A Tip o’ the Hat to the Grinner

Last spring we tripped on over to la Playa in Ponce, a mostly desolate warehouse section of the city where Antonio Martorell has built a studio, creating a veritable palmy oasis amidst the arid ruins. At the time Martorell was finishing up a large-scale print installation for Eugenio Maria de Hostos Community College in the Bronx, New York, where he’d been a visiting scholar in the fall of 2006. The woodcut, dry point, and collage installation features, as we saw it, not only two walls of images, but also a dancefloor and an array of lamps and kites. It is based on both Hans Holbein’s The Dance of Death and that essential Puerto Rican form la plena, and, in fact, is entitled La Plena Inmortal [The Immortal Plena].

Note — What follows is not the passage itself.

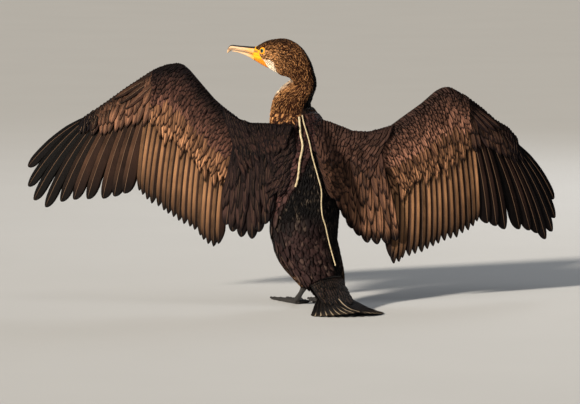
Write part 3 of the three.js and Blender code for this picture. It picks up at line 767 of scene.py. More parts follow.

La Plena Inmortal displays the artist’s usual inexhaustible prodigiousness, but to say that we were astonished at the work’s color, strength, and sheer velocity is, well, a kind of understatement. And you know we’re not often given to those.

Unlike the funereal stillness of his recent exhibition Martorell DF, the artist’s public entombment of things he lost in the vandal fire that destroyed his studio-home and many of his works and possessions last fall—which we commented on hereLa Plena Inmortal literally dances with exuberant excess, both in its formal play and its commentary on the abiding swoon of tropical island existence, the peculiar absurdities of what’s frequently referred to here as “our colonial situation,” and living—and dying—as a human being.

We have always been a much greater fan of Martorell the printmaker than the painterly Martorell or even Martorell the installation artist, and for us La Plena Inmortal harks back to some of his strongest work ever, the 1960s portfolio Las Barajas Alacrán.